Hospital charity care in Texas
Texas takes a different approach from California: instead of one statewide income cutoff for patients, state law sets minimum charity-care spending requirements for nonprofit hospitals, and runs a separate, very-low-income county safety net alongside it.
Health & Safety Code Ch. 311
Subchapter D (§§311.041–311.045) and the parallel Tax Code §11.1801 set nonprofit hospitals' community-benefit duties.
One of four spending paths
Hospitals must meet a "reasonable" community-needs standard, or a 4%, 5%, or 100%-of-tax-benefit spending test — see below.
Texas DSHS
The Department of State Health Services collects hospital financial and charity-care data under the Ch. 311 reporting system.
County Indigent Health Care
A separate, county-run program (Ch. 61) for residents at or below roughly 21% of FPL who aren't covered elsewhere.
How much charity care Texas nonprofit hospitals must provide
Rather than setting a single income percentage that every patient is entitled to apply under, Texas law requires each nonprofit hospital or hospital system to satisfy one of several spending-based standards every year in order to keep its status as a charitable organization for state tax-exemption purposes. In practice, this shapes how generous a hospital's own Financial Assistance Policy ends up being — but the federal 501(r) floor (a written FAP, the AGB pricing limit, and the collections pause) still applies to every Texas nonprofit hospital regardless of which path it uses.
| Compliance path | What it requires |
|---|---|
| Reasonable amount | Charity care + government-sponsored indigent care at a level "reasonable" relative to a community needs assessment, available resources, and tax-exempt benefit received. |
| 4% test | Charity care + government-sponsored indigent care ≥ 4% of net patient revenue. |
| 100% test | Charity care + indigent care ≥ 100% of the value of the hospital's tax-exempt benefits (excluding federal income tax). |
| 5% combined test | Total community benefits ≥ 5% of net patient revenue, provided charity care + indigent care alone is ≥ 4%. |
Hospitals already designated as Medicaid disproportionate-share hospitals — in the current fiscal year or either of the prior two — are automatically deemed compliant. So are small nonprofit hospitals in counties under 58,000 people that are designated health-professional-shortage areas, and certain hospitals (often run by religious orders) that provide care without billing any payer at all.
County Indigent Health Care Program (CIHCP)
Apart from any individual hospital's FAP, Texas counties are separately required, under the Indigent Health Care and Treatment Act (Health & Safety Code Chapter 61), to fund basic health services for very low-income residents who have no other source of coverage — as the "payer of last resort." This works through either a public hospital district or a county-run CIHCP, depending on where you live.
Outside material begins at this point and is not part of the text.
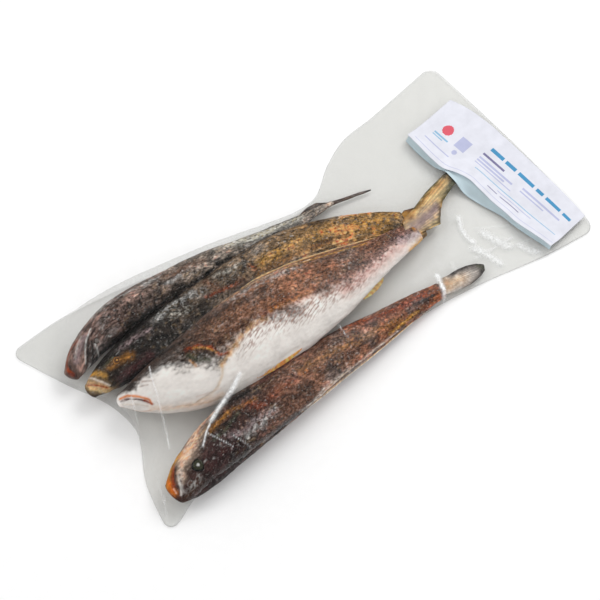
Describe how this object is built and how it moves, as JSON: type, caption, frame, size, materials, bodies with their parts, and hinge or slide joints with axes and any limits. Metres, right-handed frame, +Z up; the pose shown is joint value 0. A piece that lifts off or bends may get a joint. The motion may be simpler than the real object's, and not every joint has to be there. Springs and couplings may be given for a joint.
{
  "type": "pouch of smoked fish",
  "caption": "Clear sealed film pouch draped over whole smoked fish lying side by side, with a paper strip across its flat tail end.",
  "frame": {"origin": "middle of the pouch's box, on the surface that it lies on", "axes": "+X along the pouch from the heads to the tails and the paper strip, +Y to the far side in the picture, +Z up"},
  "size_m": [0.4076, 0.1864, 0.0485],
  "materials": {
    "film": "clear milky film, fish showing through",
    "paper": "smooth printed paper"
  },
  "bodies": {
    "root": {"bag": "film", "label": "paper"}
  },
  "joints": []
}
- The state's minimum income standard is 21% of the federal poverty level in net monthly income — counties may set a more generous standard, up to 50% of FPL, and still qualify for state matching funds.
- Applicants generally must have resources under roughly $2,000 and not already be eligible for Medicaid.
- Coverage is limited to basic primary, specialty, and inpatient/outpatient hospital services defined by the state — not the same comprehensive scope as a hospital's own charity care policy.
- There's no minimum residency duration — even someone newly arrived or experiencing homelessness in the county can qualify as a resident.
Because this program is administered locally, contact your county's CIHCP office or public hospital district directly to apply — eligibility rules and contact points are county-specific.
Practical takeaways for a Texas hospital bill
- Hospital-specific
No single statewide income cutoff
Unlike California, Texas doesn't guarantee you can apply at a specific % of FPL — check the individual hospital's posted FAP for its actual tiers.
- Always applies
Federal protections still apply everywhere
The 240-day application window, the AGB pricing ceiling, and the pre-collections screening requirement under IRS 501(r) apply to every Texas nonprofit hospital.
- Worth checking
Check your county program too
If your income is very low, your county's CIHCP may help with costs a hospital's own FAP doesn't fully cover.
For-profit hospitals
Texas's Chapter 311 spending mandate applies to nonprofit hospitals. For-profit hospitals aren't bound by it, though EMTALA still requires emergency screening and stabilization — ask any Texas hospital directly whether it offers financial assistance.
Where this page's claims come from
- 1.Texas Health & Safety Code §311.045, Community Benefits and Charity Care Requirements — statutes.capitol.texas.gov
- 2.Texas Tax Code §11.1801, Charity Care and Community Benefits Requirements for Charitable Hospital — law.justia.com
- 3.Texas Health & Safety Code Chapter 61, Indigent Health Care and Treatment Act — statutes.capitol.texas.gov
- 4.Texas Law Help, "County Indigent Health Care Program" — texaslawhelp.org
- 5.Texas Department of State Health Services, Chapter 311 hospital reporting requirements — dshs.texas.gov
General information, not legal advice
County indigent-care rules vary locally and statutes are updated over time. Confirm current details with your county's CIHCP office or the hospital's financial assistance office.